»»
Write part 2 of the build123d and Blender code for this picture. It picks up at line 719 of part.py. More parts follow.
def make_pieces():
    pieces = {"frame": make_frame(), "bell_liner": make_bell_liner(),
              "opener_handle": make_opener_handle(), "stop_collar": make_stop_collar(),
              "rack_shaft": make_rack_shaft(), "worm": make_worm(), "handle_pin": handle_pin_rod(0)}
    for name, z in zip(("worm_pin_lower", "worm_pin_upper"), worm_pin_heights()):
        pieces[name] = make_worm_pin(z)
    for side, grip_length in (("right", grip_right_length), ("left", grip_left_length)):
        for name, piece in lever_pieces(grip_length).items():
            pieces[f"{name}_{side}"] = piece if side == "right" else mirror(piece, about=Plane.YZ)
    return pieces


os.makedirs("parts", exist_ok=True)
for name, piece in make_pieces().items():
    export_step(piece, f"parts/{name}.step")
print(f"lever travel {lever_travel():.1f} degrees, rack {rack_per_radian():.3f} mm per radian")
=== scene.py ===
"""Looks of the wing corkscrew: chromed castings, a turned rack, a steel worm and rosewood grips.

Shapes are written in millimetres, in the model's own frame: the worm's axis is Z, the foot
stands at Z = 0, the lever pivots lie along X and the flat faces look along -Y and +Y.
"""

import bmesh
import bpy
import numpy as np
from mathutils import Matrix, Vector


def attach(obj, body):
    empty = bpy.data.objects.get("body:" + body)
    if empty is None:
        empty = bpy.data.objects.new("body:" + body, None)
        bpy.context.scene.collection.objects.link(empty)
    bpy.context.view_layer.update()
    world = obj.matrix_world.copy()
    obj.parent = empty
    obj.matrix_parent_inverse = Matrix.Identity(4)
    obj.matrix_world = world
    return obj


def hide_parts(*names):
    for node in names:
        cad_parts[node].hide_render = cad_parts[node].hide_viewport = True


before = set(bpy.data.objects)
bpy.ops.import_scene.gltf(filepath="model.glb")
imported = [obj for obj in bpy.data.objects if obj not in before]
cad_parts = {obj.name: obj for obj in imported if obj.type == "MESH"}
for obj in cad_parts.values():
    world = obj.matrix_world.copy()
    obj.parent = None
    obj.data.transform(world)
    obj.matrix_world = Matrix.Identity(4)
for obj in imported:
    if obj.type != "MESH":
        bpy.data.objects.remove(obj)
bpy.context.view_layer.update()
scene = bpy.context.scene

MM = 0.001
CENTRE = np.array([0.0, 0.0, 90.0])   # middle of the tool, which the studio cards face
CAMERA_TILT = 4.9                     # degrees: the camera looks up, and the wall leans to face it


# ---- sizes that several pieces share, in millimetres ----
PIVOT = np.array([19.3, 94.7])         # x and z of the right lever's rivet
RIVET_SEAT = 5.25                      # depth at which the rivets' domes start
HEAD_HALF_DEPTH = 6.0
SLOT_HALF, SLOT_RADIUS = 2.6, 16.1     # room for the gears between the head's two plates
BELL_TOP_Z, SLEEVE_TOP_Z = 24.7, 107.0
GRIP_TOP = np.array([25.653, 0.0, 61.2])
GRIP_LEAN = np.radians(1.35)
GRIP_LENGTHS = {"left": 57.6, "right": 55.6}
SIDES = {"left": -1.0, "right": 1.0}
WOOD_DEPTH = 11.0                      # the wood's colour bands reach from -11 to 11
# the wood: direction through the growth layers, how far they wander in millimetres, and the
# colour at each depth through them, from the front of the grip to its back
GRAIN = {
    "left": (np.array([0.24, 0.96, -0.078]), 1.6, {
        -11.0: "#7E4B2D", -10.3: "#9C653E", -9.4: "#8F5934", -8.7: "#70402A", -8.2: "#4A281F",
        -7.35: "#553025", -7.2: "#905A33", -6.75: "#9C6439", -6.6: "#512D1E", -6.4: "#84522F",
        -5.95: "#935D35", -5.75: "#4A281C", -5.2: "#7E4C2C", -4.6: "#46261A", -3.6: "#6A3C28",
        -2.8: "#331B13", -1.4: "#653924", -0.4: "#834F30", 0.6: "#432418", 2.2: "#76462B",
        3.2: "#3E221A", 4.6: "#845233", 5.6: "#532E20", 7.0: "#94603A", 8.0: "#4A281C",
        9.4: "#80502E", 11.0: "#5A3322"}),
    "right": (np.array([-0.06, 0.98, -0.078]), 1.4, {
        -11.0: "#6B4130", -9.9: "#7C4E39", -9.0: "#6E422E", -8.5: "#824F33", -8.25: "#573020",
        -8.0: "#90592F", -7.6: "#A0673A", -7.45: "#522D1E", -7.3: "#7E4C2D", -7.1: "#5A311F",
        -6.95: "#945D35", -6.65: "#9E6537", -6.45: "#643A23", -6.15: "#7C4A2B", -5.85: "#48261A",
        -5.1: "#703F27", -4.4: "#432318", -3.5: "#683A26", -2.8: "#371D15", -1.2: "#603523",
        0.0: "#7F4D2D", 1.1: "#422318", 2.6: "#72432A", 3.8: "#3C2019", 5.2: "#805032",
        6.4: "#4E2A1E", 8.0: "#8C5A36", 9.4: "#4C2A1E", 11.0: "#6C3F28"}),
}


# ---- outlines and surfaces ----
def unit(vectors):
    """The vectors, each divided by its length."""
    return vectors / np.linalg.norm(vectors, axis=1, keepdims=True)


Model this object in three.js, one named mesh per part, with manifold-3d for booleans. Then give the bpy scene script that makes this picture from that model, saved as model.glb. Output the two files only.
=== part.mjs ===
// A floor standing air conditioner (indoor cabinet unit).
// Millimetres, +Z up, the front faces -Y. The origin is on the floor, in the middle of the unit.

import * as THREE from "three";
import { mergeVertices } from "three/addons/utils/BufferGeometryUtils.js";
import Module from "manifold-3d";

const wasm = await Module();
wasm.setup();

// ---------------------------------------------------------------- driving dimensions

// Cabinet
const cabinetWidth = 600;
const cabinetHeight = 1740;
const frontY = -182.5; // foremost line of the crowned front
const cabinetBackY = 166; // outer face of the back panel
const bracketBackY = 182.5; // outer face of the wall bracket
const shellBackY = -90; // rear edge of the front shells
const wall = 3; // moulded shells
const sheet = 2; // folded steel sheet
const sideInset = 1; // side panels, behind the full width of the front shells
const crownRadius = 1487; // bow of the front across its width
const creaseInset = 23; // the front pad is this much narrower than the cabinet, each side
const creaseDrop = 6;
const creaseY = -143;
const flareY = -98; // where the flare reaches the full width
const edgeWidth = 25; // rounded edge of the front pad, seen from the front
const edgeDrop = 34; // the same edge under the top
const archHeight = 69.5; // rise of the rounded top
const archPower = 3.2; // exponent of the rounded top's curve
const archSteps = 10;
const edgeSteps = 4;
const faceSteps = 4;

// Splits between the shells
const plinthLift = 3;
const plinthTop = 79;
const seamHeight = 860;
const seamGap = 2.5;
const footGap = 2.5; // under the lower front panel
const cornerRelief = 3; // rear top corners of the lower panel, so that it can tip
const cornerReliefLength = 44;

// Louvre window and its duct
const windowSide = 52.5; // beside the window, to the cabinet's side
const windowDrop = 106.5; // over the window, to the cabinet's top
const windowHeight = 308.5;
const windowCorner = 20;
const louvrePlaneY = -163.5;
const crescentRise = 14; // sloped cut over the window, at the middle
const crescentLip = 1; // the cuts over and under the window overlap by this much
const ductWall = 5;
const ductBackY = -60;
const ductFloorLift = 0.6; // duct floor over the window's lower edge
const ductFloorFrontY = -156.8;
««
What the task requires =>
In the listing above, find the line with "return pieces" and the line with "for node in", then print exactly those two lines and every line between them, and nothing more.

Solution below =>
    return pieces


os.makedirs("parts", exist_ok=True)
for name, piece in make_pieces().items():
    export_step(piece, f"parts/{name}.step")
print(f"lever travel {lever_travel():.1f} degrees, rack {rack_per_radian():.3f} mm per radian")
=== scene.py ===
"""Looks of the wing corkscrew: chromed castings, a turned rack, a steel worm and rosewood grips.

Shapes are written in millimetres, in the model's own frame: the worm's axis is Z, the foot
stands at Z = 0, the lever pivots lie along X and the flat faces look along -Y and +Y.
"""

import bmesh
import bpy
import numpy as np
from mathutils import Matrix, Vector


def attach(obj, body):
    empty = bpy.data.objects.get("body:" + body)
    if empty is None:
        empty = bpy.data.objects.new("body:" + body, None)
        bpy.context.scene.collection.objects.link(empty)
    bpy.context.view_layer.update()
    world = obj.matrix_world.copy()
    obj.parent = empty
    obj.matrix_parent_inverse = Matrix.Identity(4)
    obj.matrix_world = world
    return obj


def hide_parts(*names):
    for node in names:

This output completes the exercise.